■ What the task asks:
Reproduce all of the listing below without alteration.

▬▬▬

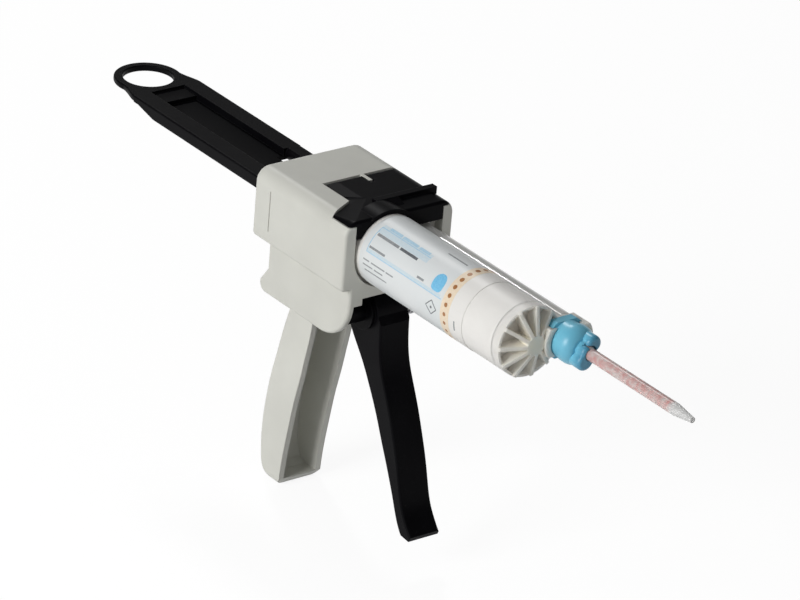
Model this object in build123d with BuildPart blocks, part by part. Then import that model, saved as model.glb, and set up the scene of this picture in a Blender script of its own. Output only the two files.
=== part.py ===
# Hand-held dispensing tool for a two-barrel cartridge with a static mixer.
# Frame in millimetres: +X is the way the paste leaves, +Z is up, +Y is the far side when
# the ring end is on the left. The origin lies in the middle of the grip, where a palm holds it.
import math
import os

from build123d import *

os.makedirs("parts", exist_ok=True)

# Cartridge: two barrels side by side, both along X
AXIS_Z = 75.0
BASE_Y = -5.2
BASE_R = 14.5
BASE_WALL = 1.3
BASE_BORE = BASE_R - BASE_WALL
CAT_R = 5.2
CAT_WALL = 1.2
CAT_BORE = CAT_R - CAT_WALL
CAT_Y = BASE_Y + BASE_R + CAT_R
MIX_Y = 8.8
BARREL_END = 137.1
RIB_DEPTH = 4.5
LABEL_GAP = 0.05
LABEL_THICK = 0.1

# Housing: an upper box over a narrower lower body
FRONT_X = 52.3
BOX_LEN = 60.5
REAR_X = FRONT_X - BOX_LEN
HALF_W = 25.9
TOP_Z = 89.75
BOX_FLOOR = 60.5
TOP_ROUND = 6.0
EDGE_ROUND = 1.3
WALL = 2.5
LOW_HALF = 21.7
LOW_REAR = -1.5
LOW_Z = 36.2
NOSE_R = 18.0
FLARE = 4.8
DECK_Z = 59.6
DECK_THICK = 2.6
FRONT_WALL = 4.8
SLOT_LEN = 3.8
GUIDE_WALL = 3.0
SLOT_X1 = FRONT_X - FRONT_WALL
SLOT_X0 = SLOT_X1 - SLOT_LEN
GUIDE_X = SLOT_X0 - GUIDE_WALL
CRADLE_ROOM = 1.2
CRADLE_R = BASE_R + CRADLE_ROOM
ARM_IN = CRADLE_R - BASE_Y
SLOT_HALF = HALF_W - WALL
SLOT_FLOOR = AXIS_Z - CRADLE_R
WALL_FLOOR = 56.0

# Pusher: a flat beam with two rails, a rack below and a pull ring at its end
BEAM_MID = 1.5
BEAM_HALF = 16.55
BEAM_TOP = 77.45
BEAM_BOT = 72.5
RAIL_IN = 8.25
RECESS = 3.0
BEAM_REAR = -107.9
BEAM_FRONT = 38.6
RING_X = -122.0
RING_R = 14.2
RING_HOLE = 10.5
RING_THICK = 2.6
RIM_ROUND = 0.8
HOLE_ROUND = 0.5
RACK_HALF = 4.0
RACK_DEPTH = 3.0
RACK_PITCH = 5.0
RACK_X0 = -90.0
SPLIT_Y0 = 6.4
SPLIT_X = -38.0
PLUNGER_FACE = SLOT_X0 - 0.3
PLUNGER_R = BASE_BORE - 1.9

# Trigger and the drive it works
PIVOT_X = 43.0
PIVOT_Z = 45.4
TRIG_HALF = 7.15
BLADE_ROUND = 0.9
PIVOT_PIN_R = 2.5
LEAN = 42.0
PIN_RISE = 12.0
DRIVE_PIN_R = 1.5
FORK_HALF = DRIVE_PIN_R + 0.65
DRIVE_X = PIVOT_X - PIN_RISE * math.tan(math.radians(LEAN))
DRIVE_Z = PIVOT_Z + PIN_RISE
CARRIAGE_X0 = 14.0
CARRIAGE_X1 = 24.8
PAWL_X = 18.0
PAWL_Z = 64.6
LEVER_X = 9.0
LEVER_Z = 66.4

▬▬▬

■ Task output:
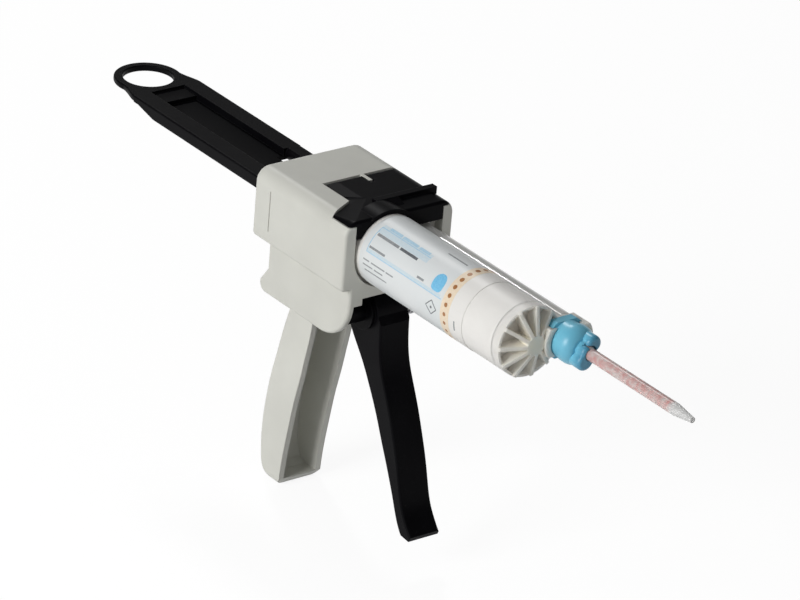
Model this object in build123d with BuildPart blocks, part by part. Then import that model, saved as model.glb, and set up the scene of this picture in a Blender script of its own. Output only the two files.
=== part.py ===
# Hand-held dispensing tool for a two-barrel cartridge with a static mixer.
# Frame in millimetres: +X is the way the paste leaves, +Z is up, +Y is the far side when
# the ring end is on the left. The origin lies in the middle of the grip, where a palm holds it.
import math
import os

from build123d import *

os.makedirs("parts", exist_ok=True)

# Cartridge: two barrels side by side, both along X
AXIS_Z = 75.0
BASE_Y = -5.2
BASE_R = 14.5
BASE_WALL = 1.3
BASE_BORE = BASE_R - BASE_WALL
CAT_R = 5.2
CAT_WALL = 1.2
CAT_BORE = CAT_R - CAT_WALL
CAT_Y = BASE_Y + BASE_R + CAT_R
MIX_Y = 8.8
BARREL_END = 137.1
RIB_DEPTH = 4.5
LABEL_GAP = 0.05
LABEL_THICK = 0.1

# Housing: an upper box over a narrower lower body
FRONT_X = 52.3
BOX_LEN = 60.5
REAR_X = FRONT_X - BOX_LEN
HALF_W = 25.9
TOP_Z = 89.75
BOX_FLOOR = 60.5
TOP_ROUND = 6.0
EDGE_ROUND = 1.3
WALL = 2.5
LOW_HALF = 21.7
LOW_REAR = -1.5
LOW_Z = 36.2
NOSE_R = 18.0
FLARE = 4.8
DECK_Z = 59.6
DECK_THICK = 2.6
FRONT_WALL = 4.8
SLOT_LEN = 3.8
GUIDE_WALL = 3.0
SLOT_X1 = FRONT_X - FRONT_WALL
SLOT_X0 = SLOT_X1 - SLOT_LEN
GUIDE_X = SLOT_X0 - GUIDE_WALL
CRADLE_ROOM = 1.2
CRADLE_R = BASE_R + CRADLE_ROOM
ARM_IN = CRADLE_R - BASE_Y
SLOT_HALF = HALF_W - WALL
SLOT_FLOOR = AXIS_Z - CRADLE_R
WALL_FLOOR = 56.0

# Pusher: a flat beam with two rails, a rack below and a pull ring at its end
BEAM_MID = 1.5
BEAM_HALF = 16.55
BEAM_TOP = 77.45
BEAM_BOT = 72.5
RAIL_IN = 8.25
RECESS = 3.0
BEAM_REAR = -107.9
BEAM_FRONT = 38.6
RING_X = -122.0
RING_R = 14.2
RING_HOLE = 10.5
RING_THICK = 2.6
RIM_ROUND = 0.8
HOLE_ROUND = 0.5
RACK_HALF = 4.0
RACK_DEPTH = 3.0
RACK_PITCH = 5.0
RACK_X0 = -90.0
SPLIT_Y0 = 6.4
SPLIT_X = -38.0
PLUNGER_FACE = SLOT_X0 - 0.3
PLUNGER_R = BASE_BORE - 1.9

# Trigger and the drive it works
PIVOT_X = 43.0
PIVOT_Z = 45.4
TRIG_HALF = 7.15
BLADE_ROUND = 0.9
PIVOT_PIN_R = 2.5
LEAN = 42.0
PIN_RISE = 12.0
DRIVE_PIN_R = 1.5
FORK_HALF = DRIVE_PIN_R + 0.65
DRIVE_X = PIVOT_X - PIN_RISE * math.tan(math.radians(LEAN))
DRIVE_Z = PIVOT_Z + PIN_RISE
CARRIAGE_X0 = 14.0
CARRIAGE_X1 = 24.8
PAWL_X = 18.0
PAWL_Z = 64.6
LEVER_X = 9.0
LEVER_Z = 66.4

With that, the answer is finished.